First, your developers and data analysts will spend more time writing and debugging queries. Every time you want to see a simple report, you might have to join four or five tables together. This increases the surface area for human error.

Second, there is a cognitive load. A new engineer joining your team will have to spend more time learning the schema. They have to understand how all the sub-dimensions relate to the core fact table.

Is the structural integrity worth the extra time spent on queries?

Does your team have the discipline to maintain a normalized structure as you add new features?

These are the types of questions that do not have easy answers but are critical for long term success. You are building for the future, so you must decide if you want to pay the complexity tax now or deal with messy data later.

Future Considerations and Unknowns

The technology landscape is shifting. Cloud data warehouses like Snowflake, BigQuery, and Redshift are changing the math on these schemas. Many of these platforms are becoming so fast at joining tables that the performance penalty of a snowflake schema is vanishing.

This raises an interesting question for the modern founder. If performance is no longer a major factor, should every startup just use a snowflake schema by default to ensure data integrity? Or does the simplicity of the star schema still hold value for rapid iteration?
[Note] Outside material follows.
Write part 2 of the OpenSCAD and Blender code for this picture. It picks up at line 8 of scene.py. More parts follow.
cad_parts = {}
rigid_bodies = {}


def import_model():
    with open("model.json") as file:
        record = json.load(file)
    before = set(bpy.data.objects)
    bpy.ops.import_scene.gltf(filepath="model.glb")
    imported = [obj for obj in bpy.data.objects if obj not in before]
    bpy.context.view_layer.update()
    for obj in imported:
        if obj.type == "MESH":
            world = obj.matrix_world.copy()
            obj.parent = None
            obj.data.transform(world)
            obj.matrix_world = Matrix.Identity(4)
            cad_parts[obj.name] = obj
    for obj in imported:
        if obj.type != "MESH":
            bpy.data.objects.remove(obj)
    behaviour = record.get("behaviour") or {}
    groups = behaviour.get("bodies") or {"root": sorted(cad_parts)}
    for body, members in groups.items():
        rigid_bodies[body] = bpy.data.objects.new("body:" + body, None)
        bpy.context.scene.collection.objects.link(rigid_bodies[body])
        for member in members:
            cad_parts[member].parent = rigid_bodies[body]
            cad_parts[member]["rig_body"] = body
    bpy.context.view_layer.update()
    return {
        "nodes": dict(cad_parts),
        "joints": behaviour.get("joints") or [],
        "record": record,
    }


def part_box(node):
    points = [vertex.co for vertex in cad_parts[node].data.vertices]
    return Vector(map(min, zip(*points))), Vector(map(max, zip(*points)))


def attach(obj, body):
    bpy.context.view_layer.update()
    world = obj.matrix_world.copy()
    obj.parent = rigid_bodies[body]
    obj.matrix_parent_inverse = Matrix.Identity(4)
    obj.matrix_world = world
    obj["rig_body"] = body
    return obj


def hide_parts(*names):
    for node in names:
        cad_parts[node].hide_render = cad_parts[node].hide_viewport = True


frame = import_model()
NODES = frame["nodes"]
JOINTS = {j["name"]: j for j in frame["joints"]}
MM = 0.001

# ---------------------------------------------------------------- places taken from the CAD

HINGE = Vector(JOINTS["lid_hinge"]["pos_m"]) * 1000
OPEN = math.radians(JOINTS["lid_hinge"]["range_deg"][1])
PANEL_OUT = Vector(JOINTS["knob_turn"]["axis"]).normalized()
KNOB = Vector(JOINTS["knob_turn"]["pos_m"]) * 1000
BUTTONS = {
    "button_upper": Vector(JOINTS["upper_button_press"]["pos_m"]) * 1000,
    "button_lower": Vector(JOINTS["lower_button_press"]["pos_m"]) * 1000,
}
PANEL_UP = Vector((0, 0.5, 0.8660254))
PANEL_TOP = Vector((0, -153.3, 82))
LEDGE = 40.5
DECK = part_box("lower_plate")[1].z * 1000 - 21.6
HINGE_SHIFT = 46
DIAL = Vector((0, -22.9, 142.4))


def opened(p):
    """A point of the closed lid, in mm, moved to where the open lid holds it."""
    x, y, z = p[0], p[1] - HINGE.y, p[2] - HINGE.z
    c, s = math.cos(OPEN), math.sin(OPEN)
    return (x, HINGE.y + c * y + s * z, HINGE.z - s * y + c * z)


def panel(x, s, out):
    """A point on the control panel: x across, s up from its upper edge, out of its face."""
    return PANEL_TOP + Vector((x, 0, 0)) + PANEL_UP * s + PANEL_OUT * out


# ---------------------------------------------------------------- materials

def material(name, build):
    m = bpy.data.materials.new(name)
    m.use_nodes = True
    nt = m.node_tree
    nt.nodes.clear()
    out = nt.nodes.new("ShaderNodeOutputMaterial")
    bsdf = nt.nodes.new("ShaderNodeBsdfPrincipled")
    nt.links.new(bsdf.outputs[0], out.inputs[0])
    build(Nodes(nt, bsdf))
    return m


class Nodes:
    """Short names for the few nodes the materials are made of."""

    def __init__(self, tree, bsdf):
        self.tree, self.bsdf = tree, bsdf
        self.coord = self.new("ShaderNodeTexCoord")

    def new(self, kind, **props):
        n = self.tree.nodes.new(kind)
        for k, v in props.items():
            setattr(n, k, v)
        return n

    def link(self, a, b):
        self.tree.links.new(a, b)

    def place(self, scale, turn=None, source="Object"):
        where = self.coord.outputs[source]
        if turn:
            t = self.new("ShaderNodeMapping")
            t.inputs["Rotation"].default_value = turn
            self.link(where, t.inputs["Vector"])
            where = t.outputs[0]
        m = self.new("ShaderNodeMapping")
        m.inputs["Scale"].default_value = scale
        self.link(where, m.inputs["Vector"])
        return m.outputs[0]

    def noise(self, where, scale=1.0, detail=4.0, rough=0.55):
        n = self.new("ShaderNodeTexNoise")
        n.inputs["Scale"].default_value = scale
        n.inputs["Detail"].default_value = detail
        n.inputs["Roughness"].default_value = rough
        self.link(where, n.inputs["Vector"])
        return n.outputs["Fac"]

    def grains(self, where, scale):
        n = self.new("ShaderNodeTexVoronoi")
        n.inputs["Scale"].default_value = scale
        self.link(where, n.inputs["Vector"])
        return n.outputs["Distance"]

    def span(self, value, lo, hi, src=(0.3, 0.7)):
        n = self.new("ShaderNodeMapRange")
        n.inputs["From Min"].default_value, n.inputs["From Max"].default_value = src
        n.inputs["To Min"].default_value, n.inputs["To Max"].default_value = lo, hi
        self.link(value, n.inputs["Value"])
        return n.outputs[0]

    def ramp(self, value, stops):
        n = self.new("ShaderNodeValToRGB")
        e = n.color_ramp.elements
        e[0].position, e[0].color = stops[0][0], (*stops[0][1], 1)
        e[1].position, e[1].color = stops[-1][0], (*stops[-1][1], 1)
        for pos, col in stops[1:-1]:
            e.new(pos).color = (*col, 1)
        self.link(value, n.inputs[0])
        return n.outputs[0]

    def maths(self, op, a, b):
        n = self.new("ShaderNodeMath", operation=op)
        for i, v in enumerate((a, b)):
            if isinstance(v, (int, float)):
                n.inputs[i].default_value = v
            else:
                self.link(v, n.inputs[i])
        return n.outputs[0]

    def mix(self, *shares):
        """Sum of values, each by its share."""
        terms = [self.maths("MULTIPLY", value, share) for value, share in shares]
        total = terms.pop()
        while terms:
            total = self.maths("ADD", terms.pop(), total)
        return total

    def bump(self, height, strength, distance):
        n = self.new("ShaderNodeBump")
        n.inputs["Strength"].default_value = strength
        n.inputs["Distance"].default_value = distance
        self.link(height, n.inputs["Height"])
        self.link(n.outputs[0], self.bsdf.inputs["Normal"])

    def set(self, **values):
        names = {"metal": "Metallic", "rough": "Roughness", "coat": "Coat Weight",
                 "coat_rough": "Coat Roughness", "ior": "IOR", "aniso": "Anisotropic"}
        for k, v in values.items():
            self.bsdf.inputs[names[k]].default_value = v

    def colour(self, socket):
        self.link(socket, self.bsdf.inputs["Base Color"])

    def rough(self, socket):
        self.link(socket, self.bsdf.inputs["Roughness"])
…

We also do not yet know how generative AI will change our interaction with these schemas. If an AI can write the complex joins for us, the query complexity of a snowflake schema becomes irrelevant. In that world, the only thing that matters is the accuracy and organization of the underlying data.

As you build your startup, stay curious about how your data is structured. Do not let it become a black box. Even if you are not the one writing the code, the way your data is organized will dictate how quickly you can get insights and how reliably you can scale. A solid understanding of the snowflake schema is a tool in your belt as you navigate the complexities of building a remarkable business.